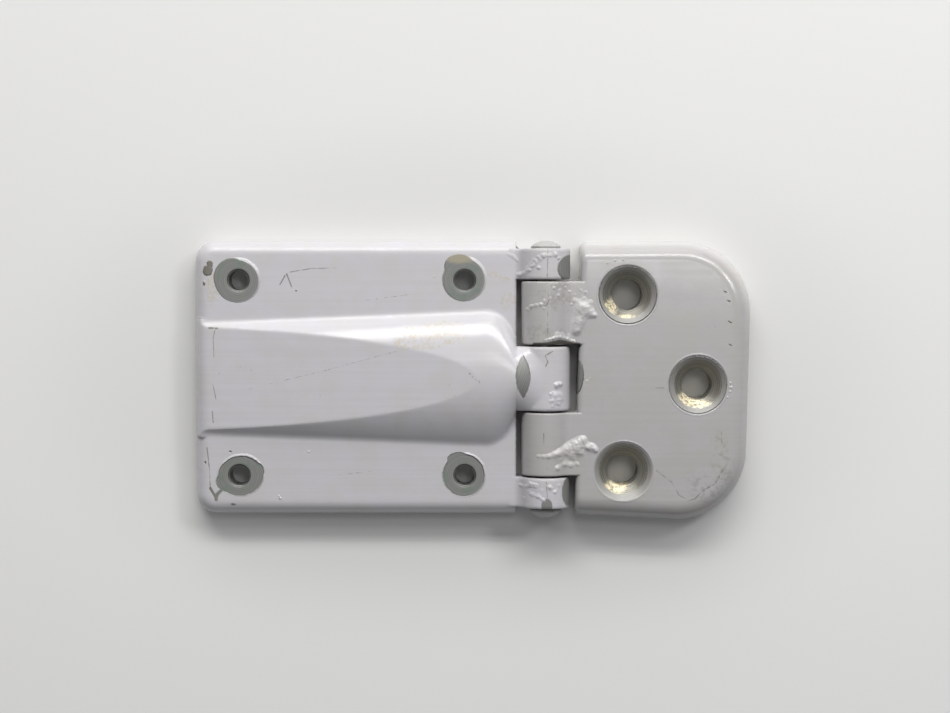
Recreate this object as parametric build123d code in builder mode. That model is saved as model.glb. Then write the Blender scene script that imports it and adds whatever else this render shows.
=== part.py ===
from build123d import *
import os
from math import sqrt

# Door hinge lying on its back, in millimetres. +Z is the painted front, +X runs from the
# fixed leaf to the door leaf, and the pin lies along Y. The origin is the middle of the
# four rivet holes, on the flat back of the fixed leaf.

# Both leaves
leaf_width = 44.45          # along the pin

# Fixed leaf: plate and rivet holes
plate_thickness = 4.8
plate_corner_radius = 3.2
plate_edge_radius = 2.2
slot_edge_radius = 0.4      # round the wall of the knuckle slots
rivet_pitch_x = 36.7
rivet_pitch_y = 31.75
rivet_hole_diameter = 3.26
end_margin = 7.1            # rivet row to the free end
slot_margin = 8.4           # rivet row to the wall of the knuckle slots

# Fixed leaf: fairing ridge with its flat ramp
ridge_height = 3.6          # crest above the plate
ridge_foot_start = 9.6      # half width of the foot at the free end
ridge_foot_margin = 6.3     # foot of the ridge beside the middle knuckle, where the nose begins
ridge_nose_setback = 5.0    # start of the nose to the slot wall
ridge_nose_length = 6.2     # of the whole nose, an ellipse in plan that the slot wall cuts off
ridge_nose_shares = (0, 0.35, 0.6, 0.78, 0.9)  # places of the sections along the nose
ridge_foot_radius = 1.8     # hollow fillet along the foot
foot_sink = 0.03            # depth at which each hollow fillet ends inside the plate
neck_root = 0.5             # how far the middle knuckle's neck starts inside the ridge
neck_step = 0.06            # fall from the ridge to that neck
ramp_start_height = 0.4     # ramp above the plate at the free end
ramp_tip_margin = 6.55      # tip of the ramp to the slot wall
ramp_end_radius = 2.5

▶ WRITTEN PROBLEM
Copy out the material word for word and line for line.

▶ EXERCISE RESPONSE
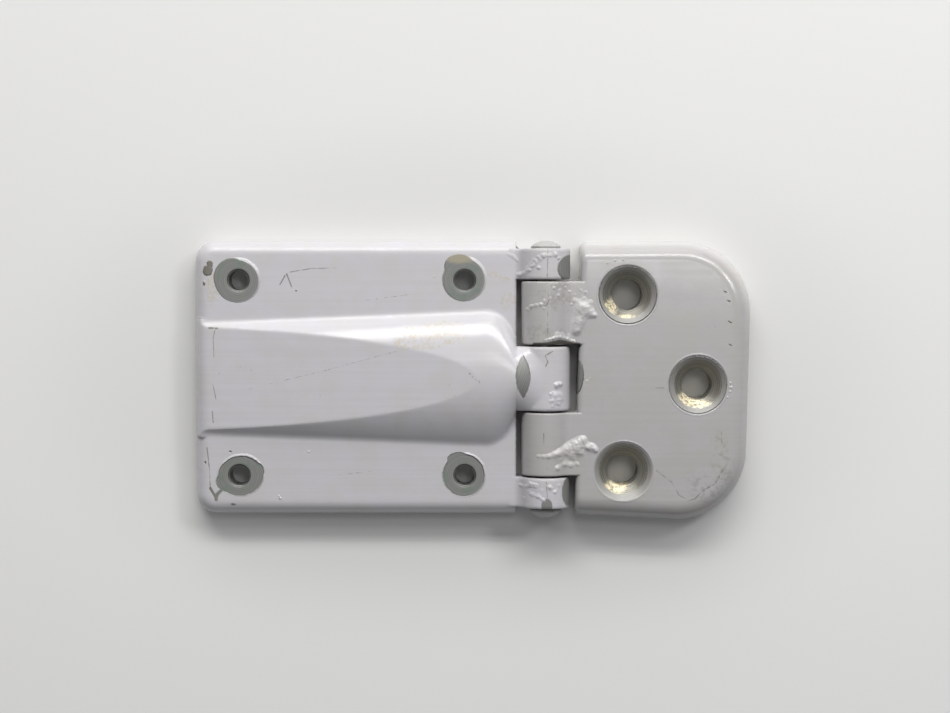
Recreate this object as parametric build123d code in builder mode. That model is saved as model.glb. Then write the Blender scene script that imports it and adds whatever else this render shows.
=== part.py ===
from build123d import *
import os
from math import sqrt

# Door hinge lying on its back, in millimetres. +Z is the painted front, +X runs from the
# fixed leaf to the door leaf, and the pin lies along Y. The origin is the middle of the
# four rivet holes, on the flat back of the fixed leaf.

# Both leaves
leaf_width = 44.45          # along the pin

# Fixed leaf: plate and rivet holes
plate_thickness = 4.8
plate_corner_radius = 3.2
plate_edge_radius = 2.2
slot_edge_radius = 0.4      # round the wall of the knuckle slots
rivet_pitch_x = 36.7
rivet_pitch_y = 31.75
rivet_hole_diameter = 3.26
end_margin = 7.1            # rivet row to the free end
slot_margin = 8.4           # rivet row to the wall of the knuckle slots

# Fixed leaf: fairing ridge with its flat ramp
ridge_height = 3.6          # crest above the plate
ridge_foot_start = 9.6      # half width of the foot at the free end
ridge_foot_margin = 6.3     # foot of the ridge beside the middle knuckle, where the nose begins
ridge_nose_setback = 5.0    # start of the nose to the slot wall
ridge_nose_length = 6.2     # of the whole nose, an ellipse in plan that the slot wall cuts off
ridge_nose_shares = (0, 0.35, 0.6, 0.78, 0.9)  # places of the sections along the nose
ridge_foot_radius = 1.8     # hollow fillet along the foot
foot_sink = 0.03            # depth at which each hollow fillet ends inside the plate
neck_root = 0.5             # how far the middle knuckle's neck starts inside the ridge
neck_step = 0.06            # fall from the ridge to that neck
ramp_start_height = 0.4     # ramp above the plate at the free end
ramp_tip_margin = 6.55      # tip of the ramp to the slot wall
ramp_end_radius = 2.5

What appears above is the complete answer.